▸ **YOUR GOAL**
Return, exactly as written, the lines from the one containing "Write part 3" through the one containing "return np.maximum(uneven, 0)", with both ends included.

▸ **PROVIDED MATERIAL**
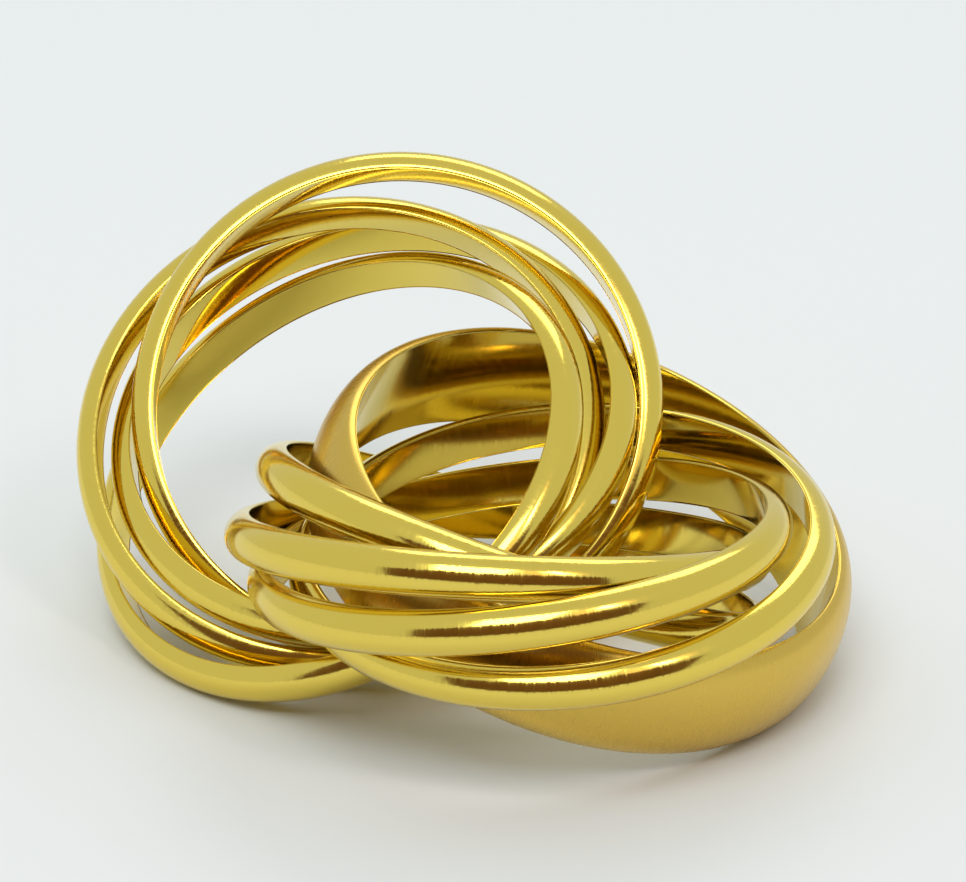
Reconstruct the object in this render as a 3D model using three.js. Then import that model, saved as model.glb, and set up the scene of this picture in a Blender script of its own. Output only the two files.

==

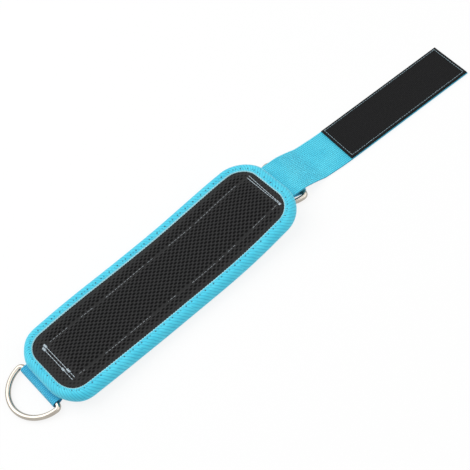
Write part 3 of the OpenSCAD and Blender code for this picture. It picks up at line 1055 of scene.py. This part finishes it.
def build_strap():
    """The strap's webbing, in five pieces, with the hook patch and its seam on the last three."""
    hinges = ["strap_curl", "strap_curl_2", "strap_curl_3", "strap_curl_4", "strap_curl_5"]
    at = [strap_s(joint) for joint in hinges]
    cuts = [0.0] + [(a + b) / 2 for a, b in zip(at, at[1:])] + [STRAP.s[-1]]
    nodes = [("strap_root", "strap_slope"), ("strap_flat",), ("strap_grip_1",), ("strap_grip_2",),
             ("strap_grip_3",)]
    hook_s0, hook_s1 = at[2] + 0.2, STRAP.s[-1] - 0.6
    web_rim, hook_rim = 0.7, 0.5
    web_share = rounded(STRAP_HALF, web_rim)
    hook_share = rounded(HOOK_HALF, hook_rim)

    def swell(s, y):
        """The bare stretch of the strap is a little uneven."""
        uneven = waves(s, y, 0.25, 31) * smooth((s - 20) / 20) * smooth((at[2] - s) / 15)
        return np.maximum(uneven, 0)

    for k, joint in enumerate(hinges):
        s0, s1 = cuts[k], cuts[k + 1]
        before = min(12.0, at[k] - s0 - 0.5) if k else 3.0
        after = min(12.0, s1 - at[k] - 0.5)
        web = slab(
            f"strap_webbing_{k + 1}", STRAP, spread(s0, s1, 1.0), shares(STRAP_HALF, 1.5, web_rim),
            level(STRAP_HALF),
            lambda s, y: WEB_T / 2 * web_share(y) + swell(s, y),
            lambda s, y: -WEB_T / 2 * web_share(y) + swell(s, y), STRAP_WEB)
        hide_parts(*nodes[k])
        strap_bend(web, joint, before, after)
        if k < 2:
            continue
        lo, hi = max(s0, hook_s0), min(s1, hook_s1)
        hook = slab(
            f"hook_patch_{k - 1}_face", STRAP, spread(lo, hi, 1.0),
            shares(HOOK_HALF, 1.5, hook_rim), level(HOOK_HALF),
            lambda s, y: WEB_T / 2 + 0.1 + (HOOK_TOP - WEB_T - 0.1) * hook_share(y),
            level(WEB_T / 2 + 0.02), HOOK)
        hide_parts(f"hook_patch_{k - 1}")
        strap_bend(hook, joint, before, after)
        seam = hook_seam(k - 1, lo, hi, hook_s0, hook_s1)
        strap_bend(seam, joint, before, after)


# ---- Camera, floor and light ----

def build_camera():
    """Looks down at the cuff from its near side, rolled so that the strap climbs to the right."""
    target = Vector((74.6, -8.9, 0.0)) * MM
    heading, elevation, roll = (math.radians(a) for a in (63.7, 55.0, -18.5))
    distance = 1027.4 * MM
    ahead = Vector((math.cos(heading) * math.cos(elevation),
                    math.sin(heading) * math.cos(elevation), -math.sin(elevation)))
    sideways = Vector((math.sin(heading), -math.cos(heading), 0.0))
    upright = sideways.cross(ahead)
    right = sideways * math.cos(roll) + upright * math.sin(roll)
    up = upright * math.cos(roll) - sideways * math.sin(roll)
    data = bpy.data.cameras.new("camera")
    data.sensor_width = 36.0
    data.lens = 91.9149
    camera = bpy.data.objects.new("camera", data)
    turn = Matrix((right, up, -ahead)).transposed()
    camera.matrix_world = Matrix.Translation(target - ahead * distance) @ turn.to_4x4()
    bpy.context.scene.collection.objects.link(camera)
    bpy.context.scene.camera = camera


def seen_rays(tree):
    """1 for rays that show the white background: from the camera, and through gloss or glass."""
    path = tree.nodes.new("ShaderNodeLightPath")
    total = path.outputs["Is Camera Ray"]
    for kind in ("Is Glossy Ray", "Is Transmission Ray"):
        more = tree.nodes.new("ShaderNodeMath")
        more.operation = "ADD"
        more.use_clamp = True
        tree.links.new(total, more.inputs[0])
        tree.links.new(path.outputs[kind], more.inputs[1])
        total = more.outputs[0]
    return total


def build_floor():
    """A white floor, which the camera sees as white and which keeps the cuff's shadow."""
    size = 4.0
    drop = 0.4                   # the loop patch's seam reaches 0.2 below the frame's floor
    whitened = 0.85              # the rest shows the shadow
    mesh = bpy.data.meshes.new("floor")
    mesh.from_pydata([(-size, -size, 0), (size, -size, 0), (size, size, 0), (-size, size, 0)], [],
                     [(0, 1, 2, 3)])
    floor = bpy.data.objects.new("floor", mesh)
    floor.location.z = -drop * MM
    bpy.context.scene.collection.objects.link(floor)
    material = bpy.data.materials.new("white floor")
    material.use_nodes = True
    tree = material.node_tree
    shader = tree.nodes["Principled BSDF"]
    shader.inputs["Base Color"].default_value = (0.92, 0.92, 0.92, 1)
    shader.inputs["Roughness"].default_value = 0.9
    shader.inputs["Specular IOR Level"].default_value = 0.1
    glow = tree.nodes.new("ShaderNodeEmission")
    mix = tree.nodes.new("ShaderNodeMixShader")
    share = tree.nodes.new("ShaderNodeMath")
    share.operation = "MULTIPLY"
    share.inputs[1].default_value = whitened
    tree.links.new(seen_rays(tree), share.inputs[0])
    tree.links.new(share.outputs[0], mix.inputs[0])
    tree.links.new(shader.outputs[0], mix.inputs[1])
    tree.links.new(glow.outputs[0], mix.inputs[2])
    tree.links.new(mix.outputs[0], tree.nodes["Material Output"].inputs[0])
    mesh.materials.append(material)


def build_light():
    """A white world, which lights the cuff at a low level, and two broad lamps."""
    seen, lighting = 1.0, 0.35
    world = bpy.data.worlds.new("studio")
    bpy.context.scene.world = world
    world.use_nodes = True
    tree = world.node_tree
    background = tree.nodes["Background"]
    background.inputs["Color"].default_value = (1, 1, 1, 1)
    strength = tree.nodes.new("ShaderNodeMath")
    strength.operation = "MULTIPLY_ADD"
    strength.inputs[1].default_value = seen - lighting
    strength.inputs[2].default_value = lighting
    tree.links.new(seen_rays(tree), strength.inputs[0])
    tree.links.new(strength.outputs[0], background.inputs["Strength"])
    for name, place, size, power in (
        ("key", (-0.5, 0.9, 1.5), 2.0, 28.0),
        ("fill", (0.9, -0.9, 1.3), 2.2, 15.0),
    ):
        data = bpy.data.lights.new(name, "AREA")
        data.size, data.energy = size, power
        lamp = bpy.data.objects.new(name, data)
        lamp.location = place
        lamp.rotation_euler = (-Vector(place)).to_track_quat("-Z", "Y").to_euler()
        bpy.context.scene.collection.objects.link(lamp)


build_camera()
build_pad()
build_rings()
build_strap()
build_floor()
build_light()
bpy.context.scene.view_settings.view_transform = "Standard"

==

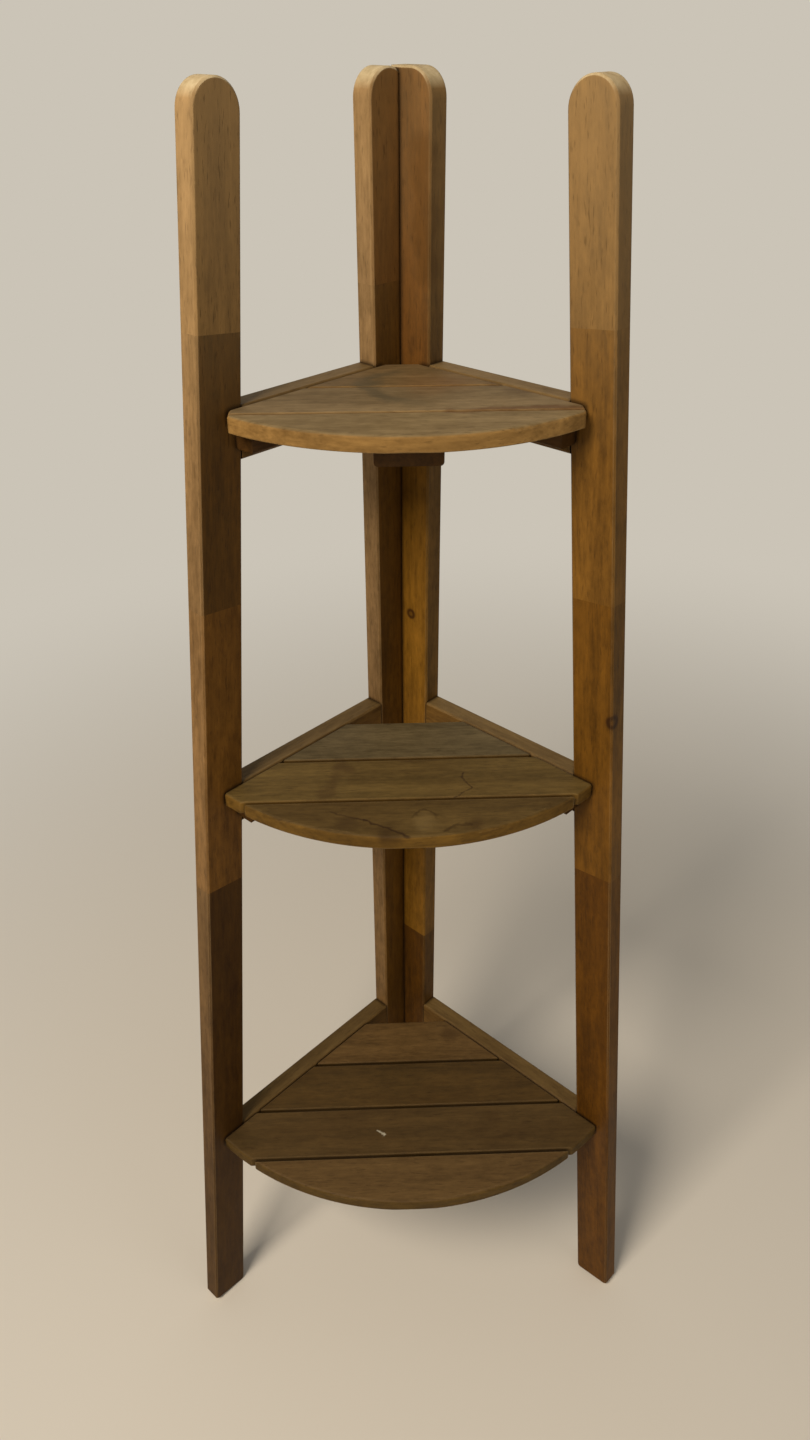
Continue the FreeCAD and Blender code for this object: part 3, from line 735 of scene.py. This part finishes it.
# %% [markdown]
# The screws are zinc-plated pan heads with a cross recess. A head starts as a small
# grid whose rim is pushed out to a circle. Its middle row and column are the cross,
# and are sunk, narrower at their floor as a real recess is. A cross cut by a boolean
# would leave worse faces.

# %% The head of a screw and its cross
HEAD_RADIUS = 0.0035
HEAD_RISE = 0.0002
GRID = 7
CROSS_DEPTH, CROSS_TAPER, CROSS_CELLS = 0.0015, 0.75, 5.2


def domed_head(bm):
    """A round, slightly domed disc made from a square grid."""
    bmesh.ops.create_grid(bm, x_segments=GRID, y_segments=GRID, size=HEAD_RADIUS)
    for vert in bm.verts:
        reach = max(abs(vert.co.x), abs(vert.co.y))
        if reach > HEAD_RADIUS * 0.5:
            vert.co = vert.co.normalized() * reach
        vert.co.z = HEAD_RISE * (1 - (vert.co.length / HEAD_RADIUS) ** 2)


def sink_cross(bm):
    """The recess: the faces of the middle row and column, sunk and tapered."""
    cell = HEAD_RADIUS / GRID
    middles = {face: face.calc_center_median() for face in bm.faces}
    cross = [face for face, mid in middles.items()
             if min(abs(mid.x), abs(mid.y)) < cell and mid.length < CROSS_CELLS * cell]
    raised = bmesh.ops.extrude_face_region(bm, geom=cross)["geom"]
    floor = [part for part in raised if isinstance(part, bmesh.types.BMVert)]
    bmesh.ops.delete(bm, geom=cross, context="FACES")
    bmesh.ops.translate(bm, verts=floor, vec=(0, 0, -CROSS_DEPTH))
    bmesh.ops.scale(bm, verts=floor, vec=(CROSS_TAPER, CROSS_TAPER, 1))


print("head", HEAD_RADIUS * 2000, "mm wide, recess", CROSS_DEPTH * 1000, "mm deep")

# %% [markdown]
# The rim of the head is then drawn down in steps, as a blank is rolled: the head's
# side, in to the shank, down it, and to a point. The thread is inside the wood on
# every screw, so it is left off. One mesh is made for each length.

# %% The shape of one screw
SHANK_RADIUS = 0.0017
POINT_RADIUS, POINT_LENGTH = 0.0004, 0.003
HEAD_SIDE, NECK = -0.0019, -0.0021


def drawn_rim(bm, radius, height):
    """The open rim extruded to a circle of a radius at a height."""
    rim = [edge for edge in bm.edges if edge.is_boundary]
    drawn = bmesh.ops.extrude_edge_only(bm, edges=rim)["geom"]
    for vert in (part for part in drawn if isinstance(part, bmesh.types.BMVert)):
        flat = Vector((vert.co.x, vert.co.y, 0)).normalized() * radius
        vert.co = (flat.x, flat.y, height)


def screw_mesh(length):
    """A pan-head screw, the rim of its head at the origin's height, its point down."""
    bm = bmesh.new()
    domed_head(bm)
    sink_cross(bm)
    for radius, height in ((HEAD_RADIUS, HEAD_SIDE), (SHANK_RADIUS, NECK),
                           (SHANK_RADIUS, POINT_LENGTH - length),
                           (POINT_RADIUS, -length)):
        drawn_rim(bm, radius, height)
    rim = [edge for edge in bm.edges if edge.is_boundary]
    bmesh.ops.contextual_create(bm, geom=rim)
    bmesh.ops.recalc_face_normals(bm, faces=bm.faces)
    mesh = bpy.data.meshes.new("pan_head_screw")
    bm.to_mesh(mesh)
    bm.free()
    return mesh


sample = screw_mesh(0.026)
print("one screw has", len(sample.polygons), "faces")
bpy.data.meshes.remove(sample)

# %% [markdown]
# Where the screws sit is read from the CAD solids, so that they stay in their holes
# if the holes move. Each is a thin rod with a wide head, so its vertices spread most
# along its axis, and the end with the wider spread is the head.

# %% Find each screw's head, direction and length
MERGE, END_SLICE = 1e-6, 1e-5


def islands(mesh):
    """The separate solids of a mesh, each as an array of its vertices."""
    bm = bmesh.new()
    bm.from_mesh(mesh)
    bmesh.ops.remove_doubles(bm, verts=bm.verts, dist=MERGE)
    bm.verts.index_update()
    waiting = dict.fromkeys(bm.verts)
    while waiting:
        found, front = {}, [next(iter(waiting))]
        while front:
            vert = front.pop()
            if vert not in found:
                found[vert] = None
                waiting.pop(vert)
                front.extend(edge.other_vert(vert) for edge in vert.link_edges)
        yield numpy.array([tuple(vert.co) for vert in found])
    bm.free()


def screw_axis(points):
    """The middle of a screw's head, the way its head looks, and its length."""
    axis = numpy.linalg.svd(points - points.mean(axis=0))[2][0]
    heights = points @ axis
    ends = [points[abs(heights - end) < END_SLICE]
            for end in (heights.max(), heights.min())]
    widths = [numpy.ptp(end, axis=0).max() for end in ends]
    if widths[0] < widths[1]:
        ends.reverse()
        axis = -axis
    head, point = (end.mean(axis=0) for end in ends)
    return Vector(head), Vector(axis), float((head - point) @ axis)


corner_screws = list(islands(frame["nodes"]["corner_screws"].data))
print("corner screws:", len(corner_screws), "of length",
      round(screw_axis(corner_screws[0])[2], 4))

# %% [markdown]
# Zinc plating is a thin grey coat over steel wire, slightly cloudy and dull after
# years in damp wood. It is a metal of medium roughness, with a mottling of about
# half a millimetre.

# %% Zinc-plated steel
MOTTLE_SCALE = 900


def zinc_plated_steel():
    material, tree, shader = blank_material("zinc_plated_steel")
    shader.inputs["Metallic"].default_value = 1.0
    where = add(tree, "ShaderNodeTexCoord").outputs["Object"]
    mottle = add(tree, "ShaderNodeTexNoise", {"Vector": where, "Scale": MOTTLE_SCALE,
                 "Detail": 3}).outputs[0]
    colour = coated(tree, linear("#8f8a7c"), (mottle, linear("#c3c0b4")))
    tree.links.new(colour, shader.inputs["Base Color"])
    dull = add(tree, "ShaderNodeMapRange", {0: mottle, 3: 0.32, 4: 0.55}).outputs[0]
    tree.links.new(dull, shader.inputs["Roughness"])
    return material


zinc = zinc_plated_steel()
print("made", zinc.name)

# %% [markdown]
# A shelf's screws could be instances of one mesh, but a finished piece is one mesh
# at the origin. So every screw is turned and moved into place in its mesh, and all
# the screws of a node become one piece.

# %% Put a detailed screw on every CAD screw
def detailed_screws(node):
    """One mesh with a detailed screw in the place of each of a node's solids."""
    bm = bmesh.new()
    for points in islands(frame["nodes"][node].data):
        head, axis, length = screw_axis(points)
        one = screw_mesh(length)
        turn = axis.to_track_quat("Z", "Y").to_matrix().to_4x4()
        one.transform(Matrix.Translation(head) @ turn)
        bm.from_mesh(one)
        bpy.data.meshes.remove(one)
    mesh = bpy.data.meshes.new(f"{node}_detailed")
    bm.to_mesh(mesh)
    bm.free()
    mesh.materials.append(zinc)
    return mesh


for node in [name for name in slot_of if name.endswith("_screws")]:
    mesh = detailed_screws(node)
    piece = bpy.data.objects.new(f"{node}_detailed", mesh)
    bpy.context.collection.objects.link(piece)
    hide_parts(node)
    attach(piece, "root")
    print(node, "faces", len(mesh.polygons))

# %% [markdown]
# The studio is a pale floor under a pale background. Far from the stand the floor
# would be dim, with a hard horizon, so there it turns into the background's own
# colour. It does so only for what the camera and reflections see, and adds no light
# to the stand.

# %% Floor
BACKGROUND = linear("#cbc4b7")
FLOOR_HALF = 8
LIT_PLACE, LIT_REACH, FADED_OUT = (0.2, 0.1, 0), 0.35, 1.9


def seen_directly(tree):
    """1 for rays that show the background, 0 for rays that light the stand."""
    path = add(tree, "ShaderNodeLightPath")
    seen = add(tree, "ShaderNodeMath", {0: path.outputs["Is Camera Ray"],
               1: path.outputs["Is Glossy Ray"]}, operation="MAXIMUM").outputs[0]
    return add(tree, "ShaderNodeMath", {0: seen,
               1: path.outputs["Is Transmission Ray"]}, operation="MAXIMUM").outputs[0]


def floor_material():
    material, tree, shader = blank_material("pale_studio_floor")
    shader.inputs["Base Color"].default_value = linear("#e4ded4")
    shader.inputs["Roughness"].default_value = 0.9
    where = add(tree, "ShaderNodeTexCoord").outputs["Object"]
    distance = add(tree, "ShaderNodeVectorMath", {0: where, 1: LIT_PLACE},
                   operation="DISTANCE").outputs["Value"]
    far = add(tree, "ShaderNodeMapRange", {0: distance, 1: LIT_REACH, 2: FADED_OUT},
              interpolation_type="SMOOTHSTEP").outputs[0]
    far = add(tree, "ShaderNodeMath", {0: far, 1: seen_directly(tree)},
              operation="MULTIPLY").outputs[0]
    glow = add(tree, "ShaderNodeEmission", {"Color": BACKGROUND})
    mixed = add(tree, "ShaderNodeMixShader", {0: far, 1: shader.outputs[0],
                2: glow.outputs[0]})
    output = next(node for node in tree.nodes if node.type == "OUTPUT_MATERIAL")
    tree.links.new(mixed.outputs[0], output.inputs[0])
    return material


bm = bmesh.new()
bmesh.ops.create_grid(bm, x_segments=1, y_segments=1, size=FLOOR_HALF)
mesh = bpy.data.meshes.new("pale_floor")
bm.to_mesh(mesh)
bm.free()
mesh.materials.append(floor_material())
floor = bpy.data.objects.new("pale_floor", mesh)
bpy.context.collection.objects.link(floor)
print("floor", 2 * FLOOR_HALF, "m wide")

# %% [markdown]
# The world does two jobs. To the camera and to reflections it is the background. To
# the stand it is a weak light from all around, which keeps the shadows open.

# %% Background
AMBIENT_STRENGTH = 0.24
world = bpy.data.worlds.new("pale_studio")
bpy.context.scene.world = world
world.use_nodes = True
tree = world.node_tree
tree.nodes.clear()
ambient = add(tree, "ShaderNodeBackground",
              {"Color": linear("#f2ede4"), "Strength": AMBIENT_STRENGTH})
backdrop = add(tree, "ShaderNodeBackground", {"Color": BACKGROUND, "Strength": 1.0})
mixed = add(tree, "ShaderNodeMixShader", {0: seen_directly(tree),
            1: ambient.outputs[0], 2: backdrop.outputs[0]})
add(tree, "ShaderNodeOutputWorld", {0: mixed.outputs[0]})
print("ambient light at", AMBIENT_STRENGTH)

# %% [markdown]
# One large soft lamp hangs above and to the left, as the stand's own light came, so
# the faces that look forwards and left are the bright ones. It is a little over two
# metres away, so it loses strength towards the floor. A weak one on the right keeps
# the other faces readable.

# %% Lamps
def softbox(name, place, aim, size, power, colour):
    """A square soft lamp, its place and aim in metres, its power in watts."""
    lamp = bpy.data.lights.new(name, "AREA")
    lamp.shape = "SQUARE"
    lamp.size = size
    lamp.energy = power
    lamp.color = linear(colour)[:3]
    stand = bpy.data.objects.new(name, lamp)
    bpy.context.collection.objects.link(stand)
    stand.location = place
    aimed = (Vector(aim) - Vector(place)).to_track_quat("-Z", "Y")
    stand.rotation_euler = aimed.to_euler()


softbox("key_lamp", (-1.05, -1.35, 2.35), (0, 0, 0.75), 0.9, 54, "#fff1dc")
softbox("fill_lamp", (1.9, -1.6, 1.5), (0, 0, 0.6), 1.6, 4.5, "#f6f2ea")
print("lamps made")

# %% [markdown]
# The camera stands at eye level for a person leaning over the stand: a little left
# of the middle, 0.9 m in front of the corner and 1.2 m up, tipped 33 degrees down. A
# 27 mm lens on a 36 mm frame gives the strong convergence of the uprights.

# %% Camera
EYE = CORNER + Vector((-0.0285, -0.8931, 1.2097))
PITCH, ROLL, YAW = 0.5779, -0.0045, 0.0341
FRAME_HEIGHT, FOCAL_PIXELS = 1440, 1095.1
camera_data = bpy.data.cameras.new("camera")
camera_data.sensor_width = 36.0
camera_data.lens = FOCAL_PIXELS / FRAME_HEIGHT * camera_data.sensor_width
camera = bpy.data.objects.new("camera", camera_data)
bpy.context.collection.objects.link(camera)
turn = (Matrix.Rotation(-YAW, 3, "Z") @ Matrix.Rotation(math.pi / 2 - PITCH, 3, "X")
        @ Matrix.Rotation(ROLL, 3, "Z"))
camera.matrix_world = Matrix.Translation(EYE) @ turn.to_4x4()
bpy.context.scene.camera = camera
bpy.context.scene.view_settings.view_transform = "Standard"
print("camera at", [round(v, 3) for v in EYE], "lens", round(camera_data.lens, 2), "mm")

▸ **SOLUTION TO THIS TASK**
Write part 3 of the OpenSCAD and Blender code for this picture. It picks up at line 1055 of scene.py. This part finishes it.
def build_strap():
    """The strap's webbing, in five pieces, with the hook patch and its seam on the last three."""
    hinges = ["strap_curl", "strap_curl_2", "strap_curl_3", "strap_curl_4", "strap_curl_5"]
    at = [strap_s(joint) for joint in hinges]
    cuts = [0.0] + [(a + b) / 2 for a, b in zip(at, at[1:])] + [STRAP.s[-1]]
    nodes = [("strap_root", "strap_slope"), ("strap_flat",), ("strap_grip_1",), ("strap_grip_2",),
             ("strap_grip_3",)]
    hook_s0, hook_s1 = at[2] + 0.2, STRAP.s[-1] - 0.6
    web_rim, hook_rim = 0.7, 0.5
    web_share = rounded(STRAP_HALF, web_rim)
    hook_share = rounded(HOOK_HALF, hook_rim)

    def swell(s, y):
        """The bare stretch of the strap is a little uneven."""
        uneven = waves(s, y, 0.25, 31) * smooth((s - 20) / 20) * smooth((at[2] - s) / 15)
        return np.maximum(uneven, 0)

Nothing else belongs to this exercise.